The first is music. Throughout the book we keep encountering Bach's Goldberg Variations, specifically Glenn Gould's recordings of them.

This element is very personal for Thien, who studied ballet for 15 years, but stopped her classes because of her family's financial difficulties, and for a very long time listened to no music at all: "It was only in my 30s... [that] I turned to music, and the first piece of music that came to me, just by chance, was Glenn Gould's recording of the Goldberg Variations." She continues: "I didn’t know I was going to be writing about music. I knew I wanted to write about the 1989 demonstrations in China... And the music snuck in. The structure of Bach’s Variations, what they were saying to me, the way they allowed me to imagine this recurrence of ideas, this cyclical nature of things, the simple motif that can be unwound in so many complex ways, bringing us to so many states of experience of feeling -- that started to inform everything about the book."

Tilly Nevin observes: "Both composing music and writing are transgressive acts... Although Thien shows how language in a political climate holds enormous power, she also explores the inadequacy of words. It is music rather than fiction which provides her characters with consolation. Music in Do Not Say We Have Nothing is, like writing, a record of human history, of personal history rather than the public narrative we are taught; Sparrow creates music even when he is forbidden to do so."

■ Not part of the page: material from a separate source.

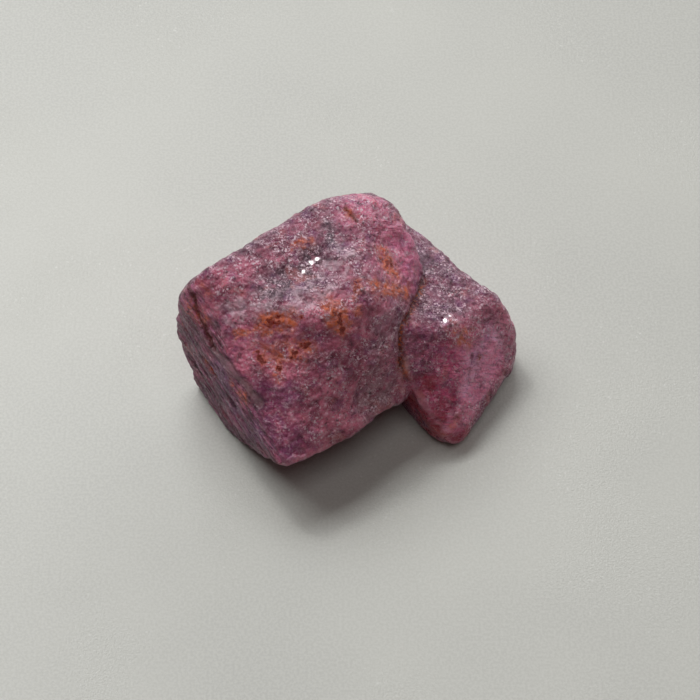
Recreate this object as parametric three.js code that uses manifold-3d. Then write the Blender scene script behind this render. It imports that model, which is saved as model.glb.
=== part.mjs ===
import * as THREE from "three";
import { mergeVertices } from "three/addons/utils/BufferGeometryUtils.js";
import Module from "manifold-3d";

// A raw ruby: a stout six-sided crystal lying on one of its long sides, with a
// smaller wedge-shaped crystal grown into its right end. Millimetres, +Z up,
// seen from the front (-Y) in the photograph.

const BASE_HEIGHT = 0;

// Each crystal is the space inside a set of flat faces. A face is given by the
// way that it looks (heading clockwise from the front, seen from above, and
// pitch above the horizon, in degrees) and by how far out from the crystal's
// centre it lies. Sharpness sets how crisp the worn edges between faces are,
// and detail how finely the surface is divided.
// Marks are hollows (rise below zero) and lumps along a line on the surface.
// Ledges are the edges of the thin growth layers that end in a broken face.
const MAIN = {
  centre: [-1.6, 0.1, 6.8],
  sharpness: 26,
  detail: 17,
  faces: {
    top: { heading: 37, pitch: 85, out: 6.6 },
    frontLeft: { heading: 25, pitch: 40, out: 6.0 },
    frontRight: { heading: 39, pitch: 32, out: 5.8 },
    leftShoulder: { heading: -22, pitch: 46, out: 6.9 },
    frontUnder: { heading: 31, pitch: -52, out: 6.3 },
    base: { heading: 0, pitch: -90, out: 7.2 },
    backUnder: { heading: 212, pitch: -19, out: 6.9 },
    back: { heading: 216, pitch: 13, out: 7.3 },
    leftEnd: { heading: -56, pitch: -1, out: 8.9 },
    leftBevel: { heading: -42, pitch: 24, out: 8.7 },
    rightEnd: { heading: 117, pitch: 2, out: 8.3 },
    rightShoulder: { heading: 73, pitch: 16, out: 6.35 },
    lobe: { heading: 80, pitch: 51, out: 6.7 },
    peak: { heading: 166, pitch: 45, out: 9.8 },
  },
  ledges: { faces: ["leftEnd", "rightEnd"], spacing: 1.8, height: 0.3 },
  marks: {
    basin: { from: [-6.4, 0.2, 13.6], to: [-2.8, 1.3, 13.5], radius: 1.7, rise: -0.5 },
    basinLip: { from: [-5.6, -2.1, 13.2], to: [-1.9, -0.5, 13.4], radius: 1.0, rise: 0.25 },
    hump: { from: [1.4, 6.2, 13.3], to: [2.2, 7.0, 12.6], radius: 2.2, rise: 0.45 },
    humpRim: { from: [2.0, 4.0, 13.2], to: [4.0, 4.6, 11.8], radius: 0.7, rise: -0.25 },
    cornerCrevice: { from: [-11.1, -0.6, 12.2], to: [-9.8, -3.3, 10.1], radius: 0.7, rise: -0.3 },
    frontBreak: { from: [-0.2, -5.4, 8.9], to: [2.7, -3.3, 9.0], radius: 0.7, rise: 0.2 },
    frontDish: { from: [0.8, -6.2, 7.4], to: [2.6, -5.0, 7.2], radius: 1.8, rise: -0.25 },
    rustPitLeft: { from: [-6.0, -4.6, 10.8], to: [-5.7, -4.9, 10.6], radius: 0.8, rise: -0.2 },
    rustPitRight: { from: [-3.0, -4.3, 11.5], to: [-2.7, -4.6, 11.3], radius: 0.8, rise: -0.2 },
    lowerHollow: { from: [-4.6, -7.4, 8.0], to: [-3.8, -8.0, 7.0], radius: 1.6, rise: -0.2 },
    backHollow: { from: [-5.8, 6.6, 8.5], to: [-3.6, 7.8, 7.5], radius: 1.9, rise: -0.4 },
    backLump: { from: [-1.0, 8.6, 5.0], to: [0.6, 9.6, 6.0], radius: 1.5, rise: 0.3 },
  },
};

const SIDE = {
  centre: [6.0, 0.9, 4.6],
  sharpness: 26,
  detail: 12,
  faces: {
    top: { heading: 105, pitch: 74, out: 4.1 },
    front: { heading: 22, pitch: 37, out: 4.2 },
    frontRight: { heading: 52, pitch: 31, out: 4.0 },
    skirt: { heading: 55, pitch: -9, out: 6.7 },
    leftUnder: { heading: -18, pitch: -12, out: 6.8 },
    right: { heading: 139, pitch: 5, out: 5.2 },
    rightTip: { heading: 91, pitch: 1, out: 6.7 },
    underRight: { heading: 63, pitch: -40, out: 7.0 },
    base: { heading: 0, pitch: -90, out: 4.8 },
    back: { heading: 213, pitch: 10, out: 8.6 },
    left: { heading: -54, pitch: -4, out: 3.8 },
  },
  ledges: { faces: ["skirt", "right"], spacing: 1.8, height: 0.2 },
  marks: {
    paleChip: { from: [4.1, -3.4, 7.4], to: [4.4, -3.8, 6.8], radius: 0.8, rise: 0.35 },
    topDish: { from: [6.4, 1.4, 8.8], to: [8.0, 1.8, 8.4], radius: 1.4, rise: -0.2 },
    lowerStep: { from: [8.0, -4.2, 4.2], to: [11.2, -1.8, 4.2], radius: 0.8, rise: -0.25 },
    tipLump: { from: [7.6, -5.8, 2.2], to: [8.2, -5.6, 1.6], radius: 1.0, rise: 0.2 },
    backDip: { from: [8.6, 6.2, 5.5], to: [9.8, 5.0, 4.5], radius: 1.5, rise: -0.3 },
  },
};

// Low waves that run over every face.
const WAVES = [
  { length: 4.3, height: 0.1 },
  { length: 1.9, height: 0.045 },
];

// The growth layers dip toward the front by this angle.
const LAYER_DIP = 18;

function direction({ heading, pitch }) {
  const h = THREE.MathUtils.degToRad(heading);
  const p = THREE.MathUtils.degToRad(pitch);
  return new THREE.Vector3(
    Math.sin(h) * Math.cos(p),
    -Math.cos(h) * Math.cos(p),
    Math.sin(p),
  );
}

// How far out the flat faces lie along a unit vector, and how much of that
// spot belongs to each face, 1 in the middle of a face and less at its edges.
function flatFaces(crystal, along) {
  const parts = {};
  let sum = 0;
  for (const [name, face] of Object.entries(crystal.faces)) {
    const slant = direction(face).dot(along) / face.out;
    parts[name] = slant > 0 ? slant ** crystal.sharpness : 0;
    sum += parts[name];
  }
  const share = (name) => parts[name] / sum;
  return { out: sum ** (-1 / crystal.sharpness), share };
}

function waveRise(point) {
  let rise = 0;
  for (const { length, height } of WAVES) {
    const k = (2 * Math.PI) / length;
    const bend = Math.sin(0.45 * k * point.z + 0.3 * k * point.x);
    const across = Math.sin(k * (point.x + 0.3 * point.z) + 1.6 * bend);
    const along = Math.cos(k * (0.9 * point.y - 0.4 * point.z) - 1.3 * bend);
    rise += height * (across + along) * 0.5;
  }
  return rise;
}

function markRise(marks, point) {
  let rise = 0;
  const nearest = new THREE.Vector3();
  for (const mark of Object.values(marks)) {
    const line = new THREE.Line3(
      new THREE.Vector3(...mark.from),
      new THREE.Vector3(...mark.to),
    );
    line.closestPointToPoint(point, true, nearest);
    const distance = nearest.distanceTo(point) / mark.radius;
    rise += mark.rise * Math.exp(-(distance ** 2));
  }
  return rise;
}

// Each layer starts flush and swells until it breaks off at the next one.
function ledgeRise(ledges, share, point) {
  const stack = direction({ heading: 34, pitch: 90 - LAYER_DIP });
  const level = stack.dot(point) / ledges.spacing;
  const within = level - Math.floor(level);
  const swell = within < 0.75 ? within / 0.75 : (1 - within) / 0.25;
  let onFaces = 0;
  for (const name of ledges.faces) onFaces += share(name);
  return ledges.height * (swell - 0.5) * onFaces;
}

function crystalGeometry(crystal) {
  const geometry = new THREE.IcosahedronGeometry(1, crystal.detail);
  const centre = new THREE.Vector3(...crystal.centre);
  const positions = geometry.getAttribute("position");
  const along = new THREE.Vector3();
  const point = new THREE.Vector3();
  for (let i = 0; i < positions.count; i++) {
    along.fromBufferAttribute(positions, i).normalize();
    const { out, share } = flatFaces(crystal, along);
    point.copy(centre).addScaledVector(along, out);
    const rise =
      waveRise(point) +
      markRise(crystal.marks, point) +
      ledgeRise(crystal.ledges, share, point);
    point.addScaledVector(along, rise);
    positions.setXYZ(i, point.x, point.y, point.z);
  }
  geometry.deleteAttribute("normal");
  geometry.deleteAttribute("uv");
  return mergeVertices(geometry, 1e-4);
}

const wasm = await Module();
wasm.setup();

function toSolid(geometry) {
  return new wasm.Manifold(
    new wasm.Mesh({
      numProp: 3,
      vertProperties: new Float32Array(geometry.getAttribute("position").array),
      triVerts: new Uint32Array(geometry.index.array),
    }),
  );
}

function toGeometry(solid) {
  const mesh = solid.getMesh();
  return new THREE.BufferGeometry()
    .setAttribute("position", new THREE.BufferAttribute(mesh.vertProperties, 3))
    .setIndex(new THREE.BufferAttribute(mesh.triVerts, 1));
}

// Everything below the rest plane is cut away, which leaves a flat base.
function floorBlock() {
  const size = 100;
  const block = new THREE.BoxGeometry(size, size, size);
  block.translate(0, 0, BASE_HEIGHT - size / 2);
  block.deleteAttribute("normal");
  block.deleteAttribute("uv");
  return mergeVertices(block, 1e-4);
}

function rubySolid() {
  const joined = toSolid(crystalGeometry(MAIN))
    .add(toSolid(crystalGeometry(SIDE)))
    .subtract(toSolid(floorBlock()));
  const { min, max } = joined.boundingBox();
  return joined.translate(-(min[0] + max[0]) / 2, -(min[1] + max[1]) / 2, 0);
}

const ruby = new THREE.Mesh(
  toGeometry(rubySolid()),
  new THREE.MeshStandardMaterial({ color: 0x8a4f66, roughness: 0.55, metalness: 0 }),
);
ruby.name = "ruby_crystal";

const part = new THREE.Group();
part.add(ruby);
export default part;
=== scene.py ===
import math

import bmesh
import bpy
import numpy as np
from mathutils import Matrix, Vector, noise
from mathutils.kdtree import KDTree


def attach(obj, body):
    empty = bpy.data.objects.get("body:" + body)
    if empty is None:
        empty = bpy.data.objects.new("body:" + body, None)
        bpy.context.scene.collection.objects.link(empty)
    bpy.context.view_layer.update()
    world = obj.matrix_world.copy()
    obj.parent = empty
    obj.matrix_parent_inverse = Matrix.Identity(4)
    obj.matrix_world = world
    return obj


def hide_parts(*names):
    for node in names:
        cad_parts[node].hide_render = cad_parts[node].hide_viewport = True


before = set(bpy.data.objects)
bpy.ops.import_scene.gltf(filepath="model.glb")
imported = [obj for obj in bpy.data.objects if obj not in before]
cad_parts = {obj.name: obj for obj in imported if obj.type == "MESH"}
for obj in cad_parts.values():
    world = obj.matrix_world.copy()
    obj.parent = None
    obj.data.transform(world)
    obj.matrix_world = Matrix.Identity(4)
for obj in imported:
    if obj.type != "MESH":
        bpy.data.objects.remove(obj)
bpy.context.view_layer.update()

# A raw ruby on a pale table. The skin of the stone is worked out in millimetres
# and put in the scene in metres.
MM = 0.001

# The grid of the skin in millimetres, the rounds of smoothing that follow, and
# the rounds that tell worn edges from hollows.
SKIN_VOXEL = 0.135
SKIN_SMOOTHING = 7
WEAR_SMOOTHING = 12

# The valley between the two crystals: how sharp it is in degrees, and how far
# apart in millimetres the points along it are.
VALLEY_ANGLE = 28
VALLEY_STEP = 0.2

# Each finer octave of noise is smaller by the step, and weaker by the step to
# the power of the fade.
OCTAVE_STEP = 2.1
OCTAVE_FADE = 0.9

# Ways that parts of the surface look: heading from the front towards the right,
# and pitch above the horizon, in degrees.
LEFT_END = (-56, 5)
SIDE_FRONT = (38, 34)
# Painted light: faces that look this way are given lighter colours than the top.
PAINTED_LIGHT_FRONT = (5, 35)

# Ways that fine lines run: the growth layers of the left end, and the scratches
# on the front of the smaller crystal.
LAYER_LINES = (34, -18)
SIDE_SCRATCHES = (0.853, 0.2, -0.482)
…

And David Hobbs explains how Thien's title also refers to a piece of music, its story again attesting to convolutions and mixtures of meaning: "It is taken from the Chinese translation of Eugene Pottier's L'Internationale, a 19th-century workers' song adopted as the national anthem of the then-Chinese Soviet Republic, and the line she has selected contains a revealing alteration. Where Pottier's 'Nous ne sommes rien, soyons tout' might be cleanly translated as 'We are nothing, let's be everything,' the anthem's version has it: 'Do not say that we have nothing, / We shall be the masters of the world!' This translation shifts the burden from the singers' collective belief to the listeners, admonishing us for something we have not yet said, for the sake of something that will, but has not yet, come to pass."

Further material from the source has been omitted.